Most of the wine made here is dry, and I am sad that a taste of it wasn’t on the menu during my visit. However, getting to enjoy a bottle of sciacchetrà completely made up for it.

The locals consider this a celebration wine, brought out for special occasions like a wedding. The first thing you notice is the color: a dark amber reminiscent more of rum or whisky than wine. Then the nose: it’s a touch oxidized, like sherry. Next, take a sip: the liquid moves like velvet over your palate, rich and full with flavors of almond, orange and apricot, with a slight touch of honey.

Can you imagine a better rest stop?

Though nominally a dessert wine, the sciacchetrà was amazing with our little snack of dried apricots and pecorino cheese. Noon, halfway through a challenging hike, seems an odd time to enjoy such a wine.

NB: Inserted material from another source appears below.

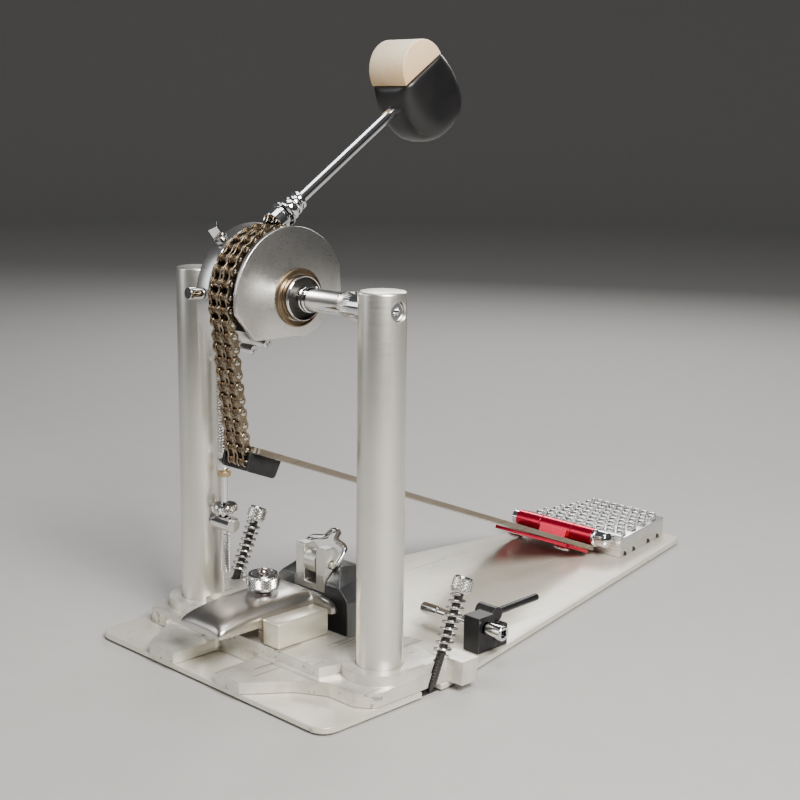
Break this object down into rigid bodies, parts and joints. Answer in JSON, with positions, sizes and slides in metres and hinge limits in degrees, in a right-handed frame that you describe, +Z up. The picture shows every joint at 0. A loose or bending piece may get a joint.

In this case, though, the view, sunshine and rough-hewn table combined to make for the perfect pairing.

It’s a scenario impossible to recreate at home. Among other things, only one wine store in the US has any sciacchetrà, though there are many in Italy that will happily ship some. But for right now, I have the remaining half-bottle from that day. I will drink it soon – it’s too good not to. But you & I both know it won’t be the same!